** WHAT YOU WILL DO **
Copy out the listing exactly.

** RAW DATA **
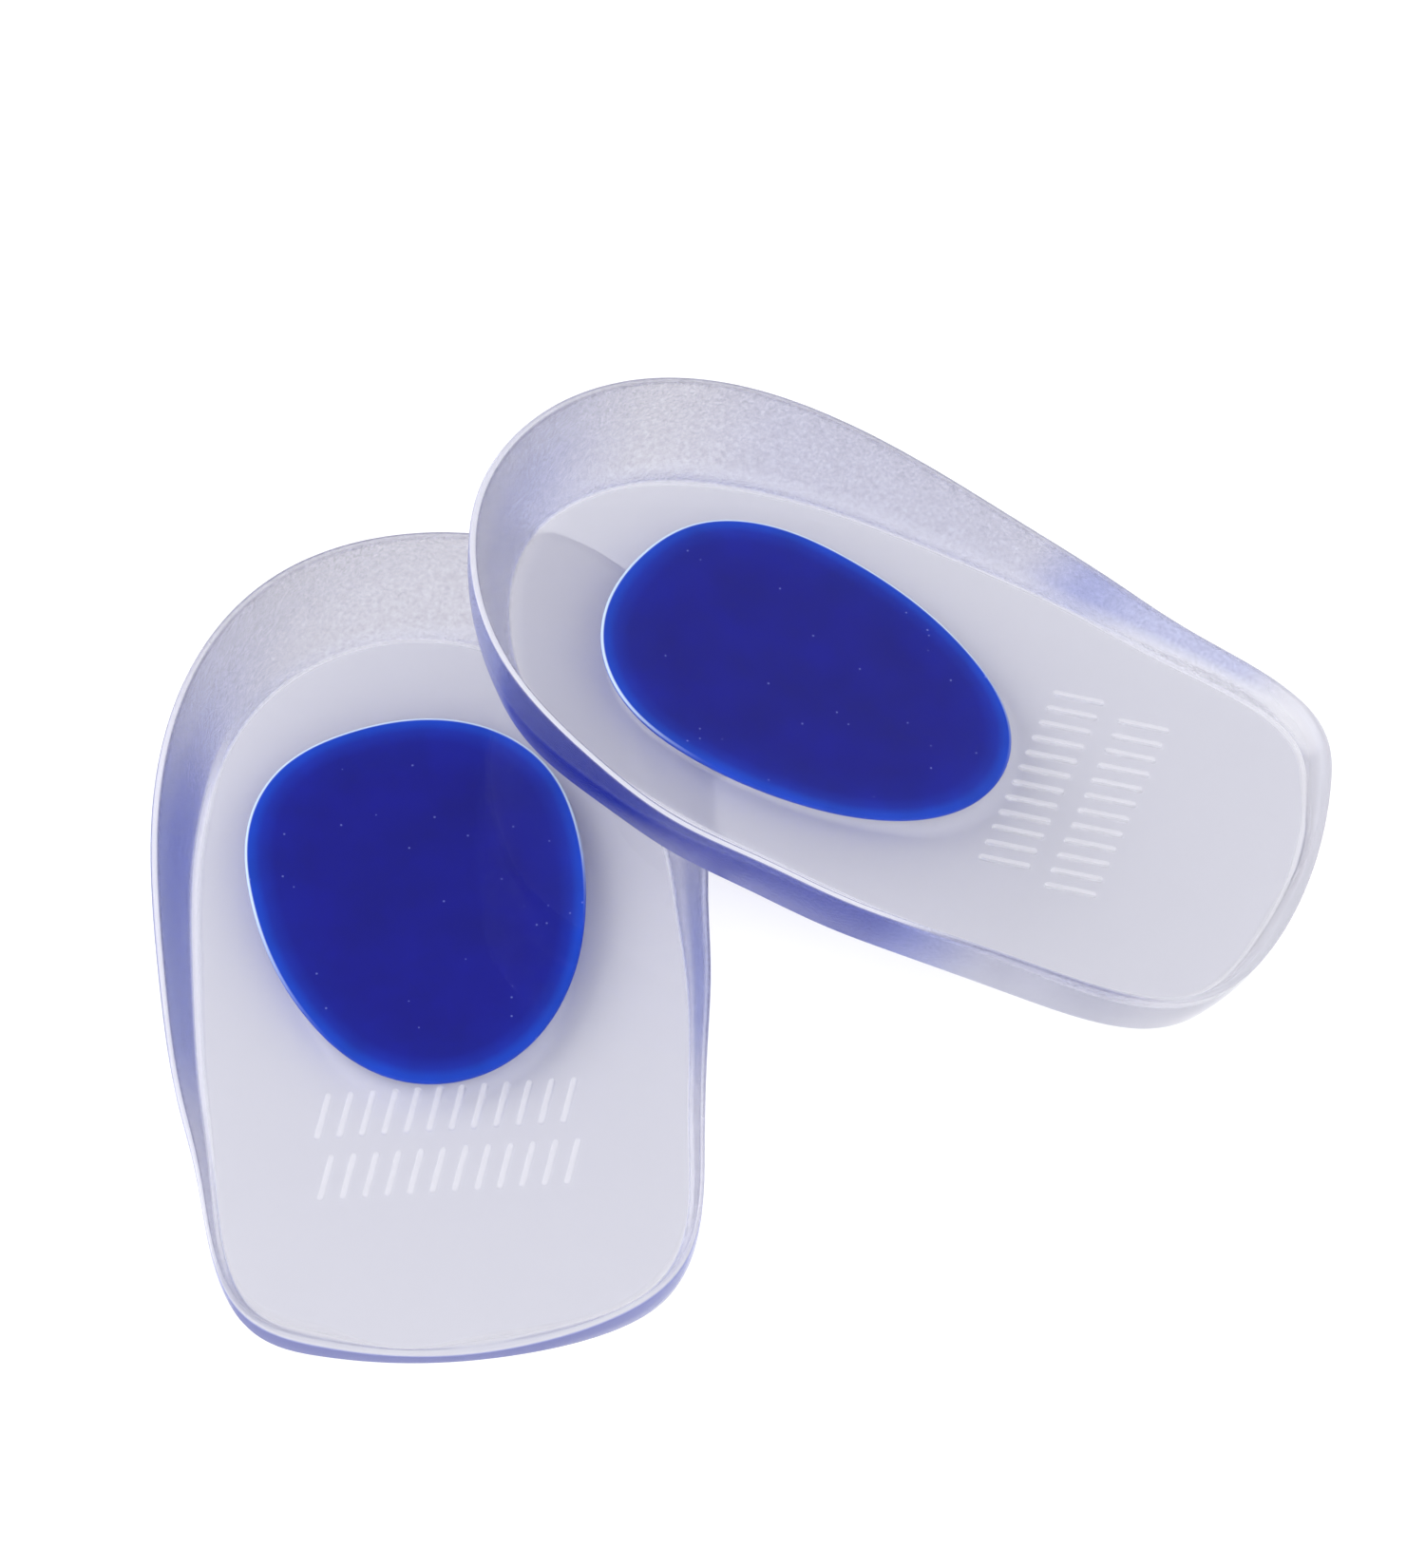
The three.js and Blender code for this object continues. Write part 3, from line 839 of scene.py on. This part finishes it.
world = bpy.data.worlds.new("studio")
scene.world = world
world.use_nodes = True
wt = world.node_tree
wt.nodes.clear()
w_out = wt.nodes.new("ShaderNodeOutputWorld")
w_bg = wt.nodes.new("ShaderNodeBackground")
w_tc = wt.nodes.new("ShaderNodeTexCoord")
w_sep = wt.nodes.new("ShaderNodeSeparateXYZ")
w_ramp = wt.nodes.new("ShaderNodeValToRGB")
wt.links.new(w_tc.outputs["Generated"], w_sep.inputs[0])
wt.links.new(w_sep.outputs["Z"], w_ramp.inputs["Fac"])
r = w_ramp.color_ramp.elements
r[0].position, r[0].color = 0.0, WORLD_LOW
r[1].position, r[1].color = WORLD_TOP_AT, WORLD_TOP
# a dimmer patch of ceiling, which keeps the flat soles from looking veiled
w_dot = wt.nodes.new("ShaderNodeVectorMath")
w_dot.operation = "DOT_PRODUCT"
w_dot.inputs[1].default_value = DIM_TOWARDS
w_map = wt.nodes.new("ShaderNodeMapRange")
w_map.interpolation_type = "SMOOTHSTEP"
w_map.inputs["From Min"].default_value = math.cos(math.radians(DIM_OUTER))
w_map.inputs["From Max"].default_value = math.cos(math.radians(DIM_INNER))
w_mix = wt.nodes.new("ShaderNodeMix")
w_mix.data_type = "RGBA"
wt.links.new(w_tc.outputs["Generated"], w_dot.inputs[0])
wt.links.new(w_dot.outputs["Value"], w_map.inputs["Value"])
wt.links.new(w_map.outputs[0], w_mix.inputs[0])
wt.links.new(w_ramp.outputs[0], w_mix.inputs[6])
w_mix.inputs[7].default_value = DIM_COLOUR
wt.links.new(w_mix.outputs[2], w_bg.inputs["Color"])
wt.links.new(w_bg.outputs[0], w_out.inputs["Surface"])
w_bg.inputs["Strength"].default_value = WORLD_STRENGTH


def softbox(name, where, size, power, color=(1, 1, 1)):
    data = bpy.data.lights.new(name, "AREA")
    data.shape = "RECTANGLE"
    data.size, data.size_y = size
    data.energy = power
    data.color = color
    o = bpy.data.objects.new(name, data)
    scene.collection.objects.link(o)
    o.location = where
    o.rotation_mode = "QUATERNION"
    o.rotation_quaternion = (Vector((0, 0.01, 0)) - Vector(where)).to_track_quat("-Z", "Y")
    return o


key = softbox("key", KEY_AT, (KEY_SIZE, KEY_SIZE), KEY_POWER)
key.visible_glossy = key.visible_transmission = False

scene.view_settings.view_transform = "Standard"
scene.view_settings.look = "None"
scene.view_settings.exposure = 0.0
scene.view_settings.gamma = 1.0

** EXERCISE SOLUTION **
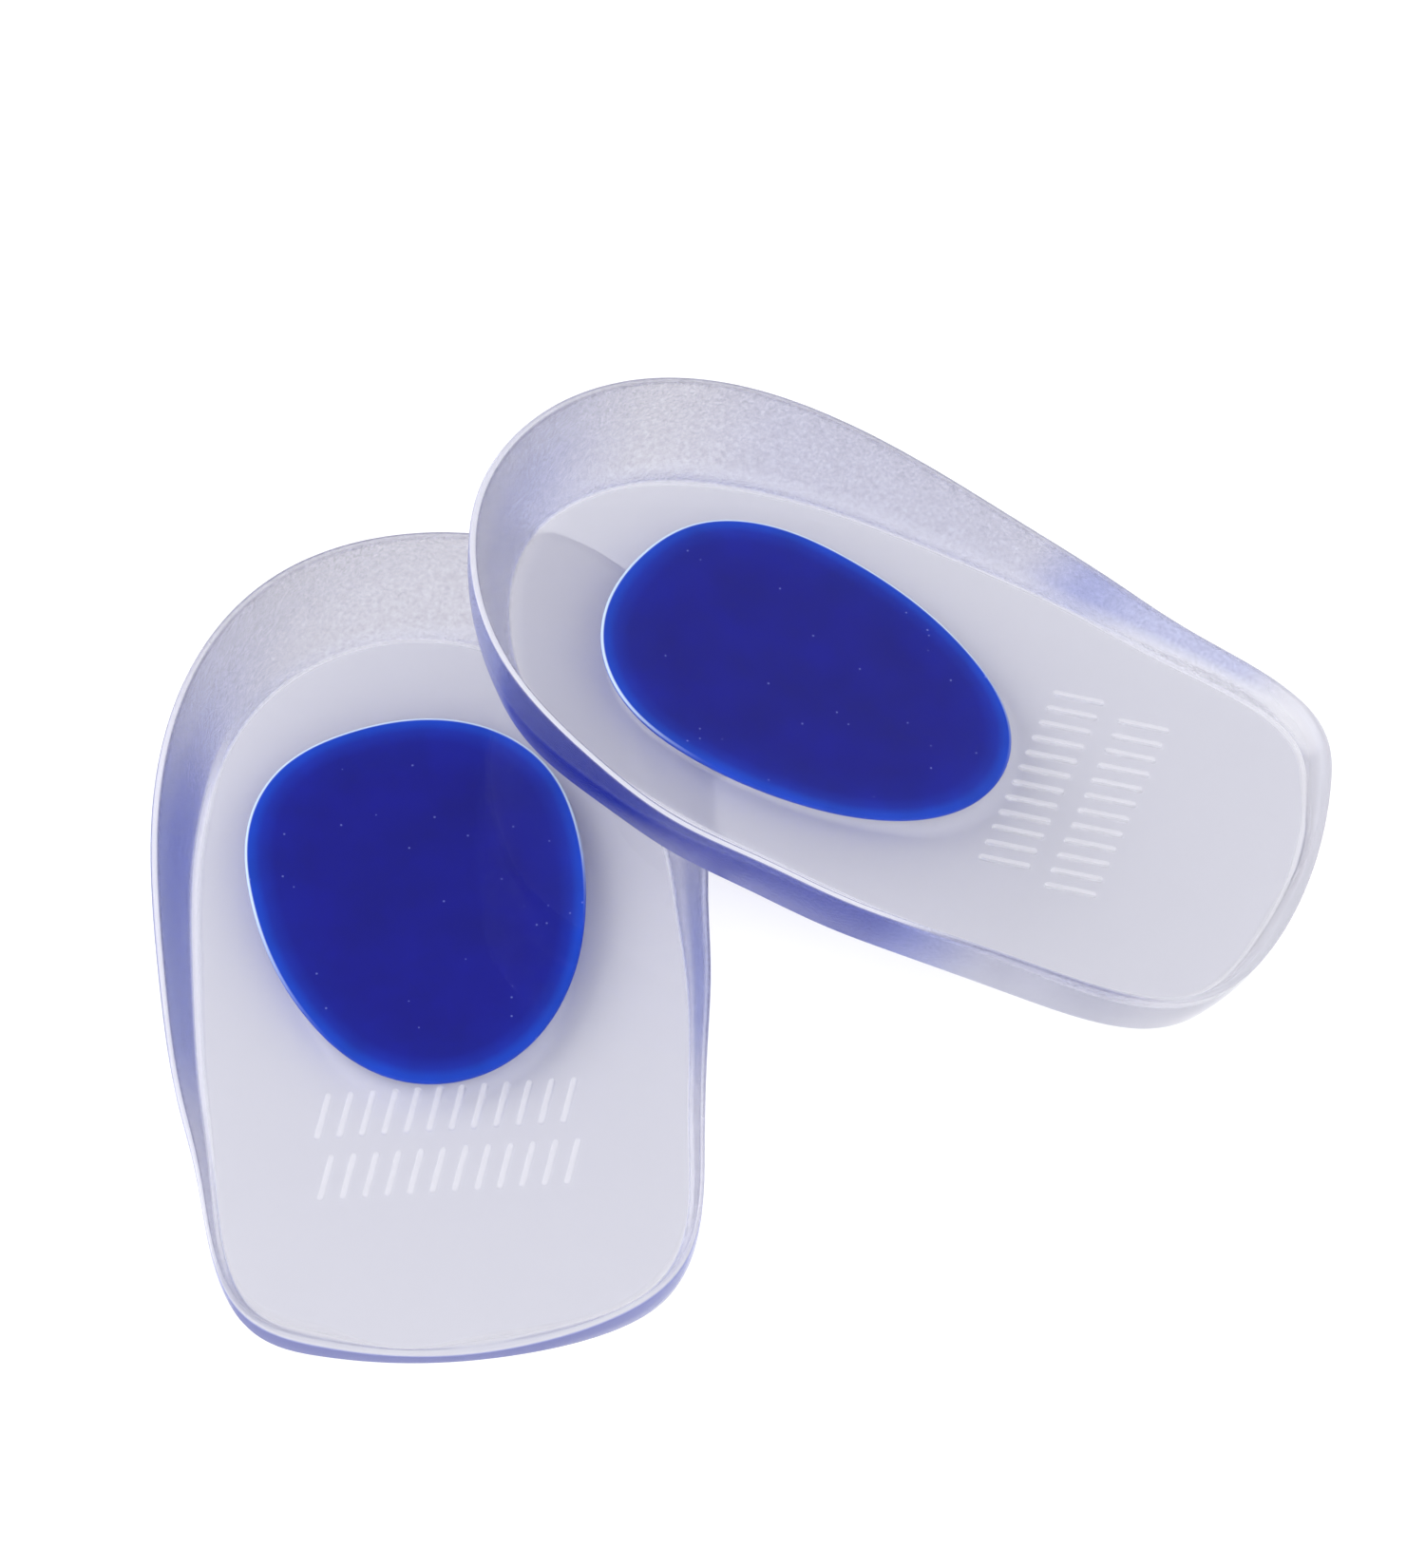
The three.js and Blender code for this object continues. Write part 3, from line 839 of scene.py on. This part finishes it.
world = bpy.data.worlds.new("studio")
scene.world = world
world.use_nodes = True
wt = world.node_tree
wt.nodes.clear()
w_out = wt.nodes.new("ShaderNodeOutputWorld")
w_bg = wt.nodes.new("ShaderNodeBackground")
w_tc = wt.nodes.new("ShaderNodeTexCoord")
w_sep = wt.nodes.new("ShaderNodeSeparateXYZ")
w_ramp = wt.nodes.new("ShaderNodeValToRGB")
wt.links.new(w_tc.outputs["Generated"], w_sep.inputs[0])
wt.links.new(w_sep.outputs["Z"], w_ramp.inputs["Fac"])
r = w_ramp.color_ramp.elements
r[0].position, r[0].color = 0.0, WORLD_LOW
r[1].position, r[1].color = WORLD_TOP_AT, WORLD_TOP
# a dimmer patch of ceiling, which keeps the flat soles from looking veiled
w_dot = wt.nodes.new("ShaderNodeVectorMath")
w_dot.operation = "DOT_PRODUCT"
w_dot.inputs[1].default_value = DIM_TOWARDS
w_map = wt.nodes.new("ShaderNodeMapRange")
w_map.interpolation_type = "SMOOTHSTEP"
w_map.inputs["From Min"].default_value = math.cos(math.radians(DIM_OUTER))
w_map.inputs["From Max"].default_value = math.cos(math.radians(DIM_INNER))
w_mix = wt.nodes.new("ShaderNodeMix")
w_mix.data_type = "RGBA"
wt.links.new(w_tc.outputs["Generated"], w_dot.inputs[0])
wt.links.new(w_dot.outputs["Value"], w_map.inputs["Value"])
wt.links.new(w_map.outputs[0], w_mix.inputs[0])
wt.links.new(w_ramp.outputs[0], w_mix.inputs[6])
w_mix.inputs[7].default_value = DIM_COLOUR
wt.links.new(w_mix.outputs[2], w_bg.inputs["Color"])
wt.links.new(w_bg.outputs[0], w_out.inputs["Surface"])
w_bg.inputs["Strength"].default_value = WORLD_STRENGTH


def softbox(name, where, size, power, color=(1, 1, 1)):
    data = bpy.data.lights.new(name, "AREA")
    data.shape = "RECTANGLE"
    data.size, data.size_y = size
    data.energy = power
    data.color = color
    o = bpy.data.objects.new(name, data)
    scene.collection.objects.link(o)
    o.location = where
    o.rotation_mode = "QUATERNION"
    o.rotation_quaternion = (Vector((0, 0.01, 0)) - Vector(where)).to_track_quat("-Z", "Y")
    return o


key = softbox("key", KEY_AT, (KEY_SIZE, KEY_SIZE), KEY_POWER)
key.visible_glossy = key.visible_transmission = False

scene.view_settings.view_transform = "Standard"
scene.view_settings.look = "None"
scene.view_settings.exposure = 0.0
scene.view_settings.gamma = 1.0